Analysis of operational parameters, distorted flow and damaged blade effects on accuracy of industrial crude oil turbine flow meter by CFD techniques

Abstract

Abstract This paper aims to investigate the effect of various flow rates, densities, and crude oil viscosities in the steady state condition of the industrial turbine flow meter performance (12 in. with 15 blades), utilizing CFD techniques. The governing equations include continuity, momentum, and rotor׳s torque balance, solved using finite volume method. The turbulence stress tensor in momentum equation was calculated by Realizable k–e turbulence model. Two approaches, stationary and rotational were studied in this work.

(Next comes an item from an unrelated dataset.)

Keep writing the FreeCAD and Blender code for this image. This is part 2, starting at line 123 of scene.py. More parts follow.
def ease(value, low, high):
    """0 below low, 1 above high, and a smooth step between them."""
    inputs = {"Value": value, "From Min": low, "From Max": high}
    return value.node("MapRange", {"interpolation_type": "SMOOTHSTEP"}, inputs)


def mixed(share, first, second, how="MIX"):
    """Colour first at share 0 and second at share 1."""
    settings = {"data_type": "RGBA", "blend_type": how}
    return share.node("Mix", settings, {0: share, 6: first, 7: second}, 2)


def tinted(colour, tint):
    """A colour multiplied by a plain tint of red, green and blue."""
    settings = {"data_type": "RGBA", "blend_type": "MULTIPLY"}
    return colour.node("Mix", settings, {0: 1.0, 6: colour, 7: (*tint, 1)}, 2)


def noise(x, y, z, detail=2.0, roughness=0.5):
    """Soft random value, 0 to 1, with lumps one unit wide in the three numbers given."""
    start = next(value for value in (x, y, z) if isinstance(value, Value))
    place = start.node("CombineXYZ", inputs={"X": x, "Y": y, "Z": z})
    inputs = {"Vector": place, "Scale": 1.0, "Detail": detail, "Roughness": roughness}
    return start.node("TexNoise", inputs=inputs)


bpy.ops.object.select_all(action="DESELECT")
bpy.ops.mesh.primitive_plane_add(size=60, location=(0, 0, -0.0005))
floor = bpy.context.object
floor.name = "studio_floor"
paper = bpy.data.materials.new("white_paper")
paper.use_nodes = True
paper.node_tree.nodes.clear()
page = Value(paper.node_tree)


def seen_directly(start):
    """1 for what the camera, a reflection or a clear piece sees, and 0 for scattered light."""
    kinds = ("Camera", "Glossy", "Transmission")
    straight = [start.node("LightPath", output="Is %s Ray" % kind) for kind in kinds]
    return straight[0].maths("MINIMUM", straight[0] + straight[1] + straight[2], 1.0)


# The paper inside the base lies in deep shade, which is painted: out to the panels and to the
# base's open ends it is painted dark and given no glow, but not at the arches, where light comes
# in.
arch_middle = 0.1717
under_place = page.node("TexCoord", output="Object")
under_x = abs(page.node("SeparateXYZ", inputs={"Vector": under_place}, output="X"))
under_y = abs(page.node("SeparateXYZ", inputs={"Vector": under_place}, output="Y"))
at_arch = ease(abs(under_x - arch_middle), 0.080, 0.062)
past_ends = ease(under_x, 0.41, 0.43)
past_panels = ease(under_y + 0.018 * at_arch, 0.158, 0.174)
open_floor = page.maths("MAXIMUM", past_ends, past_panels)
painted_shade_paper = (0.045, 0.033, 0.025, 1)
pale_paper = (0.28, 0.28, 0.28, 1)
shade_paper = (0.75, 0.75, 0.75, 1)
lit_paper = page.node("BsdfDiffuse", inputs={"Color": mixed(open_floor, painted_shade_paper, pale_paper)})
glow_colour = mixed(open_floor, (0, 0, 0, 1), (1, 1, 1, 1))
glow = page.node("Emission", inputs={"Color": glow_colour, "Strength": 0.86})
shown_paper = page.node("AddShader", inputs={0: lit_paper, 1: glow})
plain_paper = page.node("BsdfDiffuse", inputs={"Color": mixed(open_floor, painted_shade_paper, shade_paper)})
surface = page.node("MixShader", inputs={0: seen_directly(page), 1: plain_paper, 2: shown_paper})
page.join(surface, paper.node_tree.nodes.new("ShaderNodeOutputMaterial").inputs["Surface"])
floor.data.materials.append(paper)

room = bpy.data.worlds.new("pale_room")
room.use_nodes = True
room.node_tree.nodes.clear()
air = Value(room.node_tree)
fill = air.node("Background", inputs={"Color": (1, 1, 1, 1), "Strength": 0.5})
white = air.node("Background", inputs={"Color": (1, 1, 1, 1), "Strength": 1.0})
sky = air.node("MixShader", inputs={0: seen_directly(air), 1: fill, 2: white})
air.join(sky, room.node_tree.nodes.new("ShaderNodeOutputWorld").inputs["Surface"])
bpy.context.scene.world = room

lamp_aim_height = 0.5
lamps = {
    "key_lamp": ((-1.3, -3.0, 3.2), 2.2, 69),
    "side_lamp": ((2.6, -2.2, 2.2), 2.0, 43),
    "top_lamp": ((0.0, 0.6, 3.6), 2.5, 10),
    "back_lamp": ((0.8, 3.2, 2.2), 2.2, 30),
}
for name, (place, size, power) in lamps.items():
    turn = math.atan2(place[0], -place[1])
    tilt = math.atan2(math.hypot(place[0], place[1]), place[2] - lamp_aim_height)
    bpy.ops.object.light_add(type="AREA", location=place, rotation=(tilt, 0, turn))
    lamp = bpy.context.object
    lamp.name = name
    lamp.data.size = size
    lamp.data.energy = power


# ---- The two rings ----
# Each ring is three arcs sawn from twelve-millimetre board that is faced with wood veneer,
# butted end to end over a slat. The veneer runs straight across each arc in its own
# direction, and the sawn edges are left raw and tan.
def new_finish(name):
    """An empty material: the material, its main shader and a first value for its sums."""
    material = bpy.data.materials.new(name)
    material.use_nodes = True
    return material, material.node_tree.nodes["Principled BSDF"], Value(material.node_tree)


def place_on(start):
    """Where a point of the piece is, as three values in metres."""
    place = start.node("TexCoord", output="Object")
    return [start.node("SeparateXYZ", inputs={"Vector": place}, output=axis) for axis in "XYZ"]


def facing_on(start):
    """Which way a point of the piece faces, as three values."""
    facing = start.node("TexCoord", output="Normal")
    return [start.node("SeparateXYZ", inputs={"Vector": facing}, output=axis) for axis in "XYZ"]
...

In stationary model, the rotational torques were calculated from momentum balance and the blades were assumed as moving walls. In rotational model, the Multi Reference Frame (MRF) approach was used and torques were obtained from numerical results. The results, gained from stationary model, showed higher deviation from experimental data; in contrast, the rotational model depicted excellent agreement with experimental ones and therefore was selected as optimum approach in this study. For validation of the CFD model, first the results have been compared with reported experimental data for 15 mm turbine meter; the rotational model showed the average deviation of 3.35% against experimental data for turbine k-Factor. Second, the results for industrial case (12 in.) showed that k-Factor values are nearly constant when closes to 1690 pulse/m 3 compared to 1655 pulse/m 3 against in-situ data in operational flow rates range (2% error). It was depicted that the k-Factor promotes with enhancement of viscosity due to growing of boundary layer thickness on the rotor surface. Additionally, it was found that oil specific gravity changing from heavy to light crude oil decreases the k-Factor. Turbine meters are sensitive to entrance flow pattern and straighteners are used in upstream to produce non-swirling flow. The effect of distortion in entrance flow profile on meter accuracy was considered. The results for four different distorted flows (installation of meter near the elbow, clogging in central, upper and lateral pipes of straightener) were reported, as well; it was shown that k-Factor can change up to ±5% in comparison with the non-swirling flow (with intact straightener placed in upstream). The simulation of one damaged blade in the rotor against intact blades showed approximately 4% reduction in k-Factor.